As more and more people of wealth joined the churches, the focus shifted to wealth sharing. Converts felt some pressure to part with this “burden.”  On joining the church in Rome, Marcion, a wealthy shipbuilder from Pontus, donated 200,000 sesterces (a fortune), although the church returned it when it excommunicated him for heresy. Cyprian gave 100,000 sesterces to the Church of Carthage. This helps to explain how the Church of Rome could care for 1500 indigents and clergy during the middle of the third century. The conversion of Constantine opened the doors upon a vast new treasure house for the favored religion. The church found its stores overflowing, and incredibly wealthy Christians were confronted with a colossal conundrum: If we truly follow Jesus, what will we do with our wealth?

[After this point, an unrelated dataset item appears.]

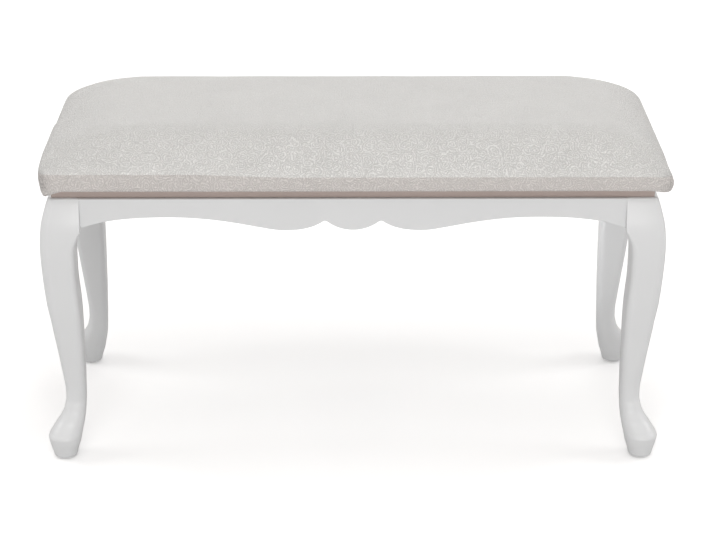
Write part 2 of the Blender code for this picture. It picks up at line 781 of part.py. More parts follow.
def main():
    """Build the whole bench."""
    clear_scene()
    lacquer = make_material("white_lacquer", (0.84, 0.85, 0.85), 0.28)
    beech = make_material("beech", (0.66, 0.49, 0.32), 0.6)
    steel = make_material("zinc_steel", (0.62, 0.62, 0.63), 0.35, 1.0)
    plastic = make_material("glide_plastic", (0.80, 0.80, 0.78), 0.45)
    fabric = make_material("seat_fabric", (0.70, 0.69, 0.67), 0.6)
    foam = make_material("foam", (0.83, 0.79, 0.62), 0.95)
    plywood = make_material("plywood", (0.68, 0.52, 0.34), 0.65)
    cloth = make_material("dust_cloth", (0.06, 0.06, 0.06), 0.9)
    build_corners(lacquer, beech, steel, plastic)
    build_aprons(lacquer, beech)
    build_risers(lacquer)
    build_seat(fabric, foam, plywood, cloth)


main()
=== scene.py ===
"""Finished look of an upholstered piano bench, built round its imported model.

Run as a script, it makes every visible piece of the bench with one operator per group of like
pieces: lacquered legs, aprons and risers, the padded seat with its damask cover, and the blocks,
glides, bolts and staples underneath.  All sizes are in metres, with +Z up and the front at -Y.
"""

import math

import bmesh
import bpy
from mathutils import Matrix, Vector, noise


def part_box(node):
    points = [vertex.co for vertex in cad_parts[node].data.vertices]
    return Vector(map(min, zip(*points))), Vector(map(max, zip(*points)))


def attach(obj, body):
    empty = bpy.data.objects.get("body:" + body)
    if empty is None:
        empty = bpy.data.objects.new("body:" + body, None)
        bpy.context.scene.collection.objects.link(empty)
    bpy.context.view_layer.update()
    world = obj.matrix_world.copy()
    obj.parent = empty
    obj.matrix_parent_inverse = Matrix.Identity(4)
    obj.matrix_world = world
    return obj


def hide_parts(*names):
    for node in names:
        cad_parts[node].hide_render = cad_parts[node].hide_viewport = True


bl_info = {
    "name": "Upholstered Piano Bench",
    "version": (1, 0, 0),
    "blender": (4, 5, 0),
    "location": "View3D > Sidebar > Bench",
    "description": "Builds the visible pieces of an upholstered piano bench with cabriole legs",
    "category": "Object",
}

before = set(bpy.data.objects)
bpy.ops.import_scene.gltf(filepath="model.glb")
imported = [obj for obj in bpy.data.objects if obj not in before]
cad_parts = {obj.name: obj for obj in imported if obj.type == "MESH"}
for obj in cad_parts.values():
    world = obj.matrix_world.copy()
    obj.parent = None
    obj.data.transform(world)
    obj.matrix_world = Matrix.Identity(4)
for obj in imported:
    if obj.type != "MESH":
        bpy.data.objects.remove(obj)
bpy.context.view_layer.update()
BODY = "root"

# Corners as (x sign, y sign, quarter turns), the way the legs' own corner is turned.
CORNERS = {
    "back_right": (1, 1, 0),
    "back_left": (-1, 1, 1),
    "front_left": (-1, -1, 2),
    "front_right": (1, -1, 3),
}
SIDES = {"front": 0, "right": 1, "back": 2, "left": 3}

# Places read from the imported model: the lowest and highest corners of a node.
APRON_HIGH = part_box("apron_back")[1]
SIDE_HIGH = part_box("apron_right")[1]
COVER_LOW, COVER_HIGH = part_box("seat_cover")
FOAM_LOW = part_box("foam_pad")[0]
CLOTH_LOW, CLOTH_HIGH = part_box("dust_cloth")
GLIDE_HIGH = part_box("foot_glide_back_right")[1]
FRAME_HEIGHT = APRON_HIGH.z
POST_FACE_X = SIDE_HIGH.x
POST_FACE_Y = APRON_HIGH.y
SEAT_HALF_X = COVER_HIGH.x
SEAT_HALF_Y = COVER_HIGH.y
HAIR = 1e-5  # points closer than this are one point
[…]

2 Responses to “Wealth-Not Poverty-Is the Problem (excerpt)”

  1. Charlie says:

    You advocated the following – “If there is any way to narrow the chasm, it must come from a radical change of this nation’s heart and some huge steps taken by the federal government to assure a more equitable distribution.”
    Do you also advocate that the federal government assure a more equitable distribution of faith??

  2. Jerry Brewster says:

    How did the author arrive at today’s corporate tax rate of 10%? I copied this from Tradingeconomics.com: The Corporate Tax Rate in the United States stands at 39 percent. Corporate Tax Rate in the United States averaged 39.23 percent from 2000 until 2015, reaching an all time high of 39.30 percent in 2001 and a record low of 39 percent in 2015. Corporate Tax Rate in the United States is reported by the Internal Revenue Service.”